L’étude du nouveau projet de loi contre la fraude fiscale fut donc l’opportunité de proposer à nouveau sa suppression, ce à quoi l’ancienne rapporteuse de la mission d’information Emilie Cariou s’employa en déposant un amendement. Il ressort, alors des travaux parlementaires adoptés par les députés le 19 septembre dernier, la création d’« un mécanisme de transmission automatique au parquet, des affaires ayant donné lieu aux pénalités administratives les plus importantes dès lors que les droits éludés dépassent un seuil fixé à 100 000 euros »(6). Il n’en demeure pas moins le maintien « pour l’administration de déposer des plaintes sur avis conforme de la commission des infractions fiscales ». En inscrivant dans la loi un seuil permettant d’ouvrir le « verrou de Bercy », il ne saurait s’agir de parler de suppression mais d’une évolution du mécanisme.

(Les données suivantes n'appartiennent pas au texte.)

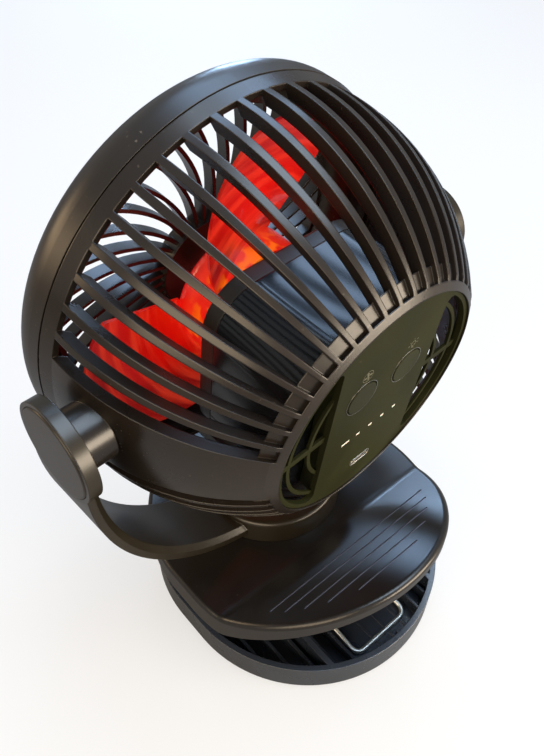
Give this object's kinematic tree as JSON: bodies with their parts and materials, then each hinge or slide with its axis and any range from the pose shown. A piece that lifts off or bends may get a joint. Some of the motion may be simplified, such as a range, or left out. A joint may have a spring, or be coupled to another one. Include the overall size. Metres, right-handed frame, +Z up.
{
  "type": "camping fan",
  "caption": "Rechargeable clip fan for camping: a round slotted fan head tilts in a swivelling yoke on a spring clamp that also stands on a table.",
  "frame": {"origin": "on the ground, under the swivel axis of the yoke", "axes": "+X from the tail of the clamp to its mouth, which is the way the fan blows; +Y to the fan's left; +Z up along the swivel axis"},
  "size_m": [0.172, 0.2314, 0.2741],
  "materials": {
    "case_plastic": "satin moulded plastic with a glossy top",
    "cell_wrap": "plastic film over the cell's metal can",
    "switch_plastic": "matt",
    "screw_steel": "zinc plated",
    "inner_plastic": "plain moulded",
    "port_plastic": "tin plated",
    "spring_wire": "bright drawn wire",
    "circuit_board": "solder resist",
    "button_plastic": "fine matt",
    "blade_plastic": "clear tinted plastic",
    "bezel_plastic": "satin",
    "grille_plastic": "satin",
    "pin_steel": "turned",
    "light_pipe": "milky",
    "lens_plastic": "milky",
    "pad_rubber": "matt with fine ribs",
    "jaw_plastic": "satin to glossy",
    "can_steel": "drawn",
    "copper_wire": "enamelled wire",
    "cap_plastic": "satin",
    "housing_plastic": "satin",
    "panel_plastic": "satin",
    "rotor_cap_plastic": "glossy",
    "foot_rubber": "matt",
    "washer_plastic": "slippery plain plastic",
    "yoke_plastic": "satin"
  },
  "bodies": {
    "base": {"lower_jaw": "jaw_plastic", "lower_grip_pad": "pad_rubber", "rubber_feet": "foot_rubber", "hinge_pin": "pin_steel", "clamp_spring": "spring_wire"},
    "clamp_jaw": {"upper_jaw": "jaw_plastic", "upper_grip_pad": "pad_rubber", "spring_arms": "spring_wire", "swivel_bush": "pin_steel", "swivel_washer": "pin_steel", "swivel_screw": "screw_steel"},
    "fork": {"yoke": "yoke_plastic", "swivel_cap": "cap_plastic", "pivot_cap_left": "cap_plastic", "pivot_cap_right": "cap_plastic", "tilt_washer_left": "washer_plastic", "tilt_washer_right": "washer_plastic"},
    "head": {"rear_housing": "housing_plastic", "front_bezel": "bezel_plastic", "front_grille": "grille_plastic", "light_board": "circuit_board", "light_lens": "lens_plastic", "rear_panel": "panel_plastic", "indicator_lights": "light_pipe", "charge_port": "port_plastic", "control_board": "circuit_board", "button_switches": "switch_plastic", "battery_case": "case_plastic", "battery_cells": "cell_wrap", "cell_cradle": "inner_plastic", "motor_plate": "inner_plastic", "case_screws": "screw_steel", "motor_can": "can_steel", "motor_bearings": "pin_steel", "motor_windings": "copper_wire", "tilt_bolt_left": "screw_steel", "tilt_bolt_right": "screw_steel"},
    "rotor": {"fan_rotor": "blade_plastic", "rotor_cap": "rotor_cap_plastic", "motor_shaft": "pin_steel"},
    "fan_switch_button": {"fan_button": "button_plastic"},
    "light_switch_button": {"light_button": "button_plastic"}
  },
  "joints": [
    {"name": "clamp_open", "type": "hinge", "parent": "base", "child": "clamp_jaw", "pos_m": [-0.02, 0, 0.0255], "axis": [0, -1, 0], "range_deg": [0, 18], "stiffness_Nm_per_rad": 1.6, "springref_deg": -34.38},
    {"name": "yoke_swivel", "type": "hinge", "parent": "clamp_jaw", "child": "fork", "pos_m": [0, 0, 0.0535], "axis": [0, 0, 1], "continuous": true},
    {"name": "head_tilt", "type": "hinge", "parent": "fork", "child": "head", "pos_m": [0, 0, 0.17], "axis": [0.0471, -0.9989, 0], "range_deg": [-96, 83]},
    {"name": "rotor_spin", "type": "hinge", "parent": "head", "child": "rotor", "pos_m": [0, 0, 0.17], "axis": [0.9917, 0.0468, 0.1196], "continuous": true},
    {"name": "fan_button_press", "type": "slide", "parent": "head", "child": "fan_switch_button", "axis": [0.9917, 0.0468, 0.1196], "range_m": [0, 0.0006], "stiffness_N_per_m": 1200, "springref_m": -0.0006},
    {"name": "light_button_press", "type": "slide", "parent": "head", "child": "light_switch_button", "axis": [0.9917, 0.0468, 0.1196], "range_m": [0, 0.0006], "stiffness_N_per_m": 1200, "springref_m": -0.0006}
  ]
}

III) Un déverrouillage partiel du monopole des poursuites

Le seuil des 100 000 euros des droits rappelés, s’il a pu être critiqué, n’a pas été fixé au hasard. Il ressort de la commission d’information que c’est le montant à partir duquel un dossier complexe est en pratique transmis à la commission des infractions fiscales. A titre d’exemple en 2017, sur 15 065 dossiers où une fraude a été détectée, 4 423 portaient sur un montant supérieur à 100 000 euros. Or, seulement 874 dossiers ont été soumis à la CIF, qui dans 95% des cas, a transmis les dossiers à la justice (7). L’intérêt d’un procès au delà d’une amende pénale c’est de prononcer des peines non pécuniaires. Les autorités judiciaires disposent en effet de tout un arsenal bien plus coercitif que de simples amendes à l’instar de « l’interdiction de participer à des marchés publics, des peines privatives de liberté, d’inéligibilité, de publicité de la sanction » (8). En outre, la suppression même partielle du « verrou de Bercy » présente l’avantage d’éviter un glissement de qualifications erronées. Au moment des débats parlementaires l’avocat Bruno Quentin faisait remarquer que de plus en plus fréquemment les autorités judiciaires poursuivaient « pour des faits relevant de la fraude fiscale mais fallacieusement qualifiés de blanchiment de fraude fiscale » (9) dans le but de contourner le « verrou de Bercy ».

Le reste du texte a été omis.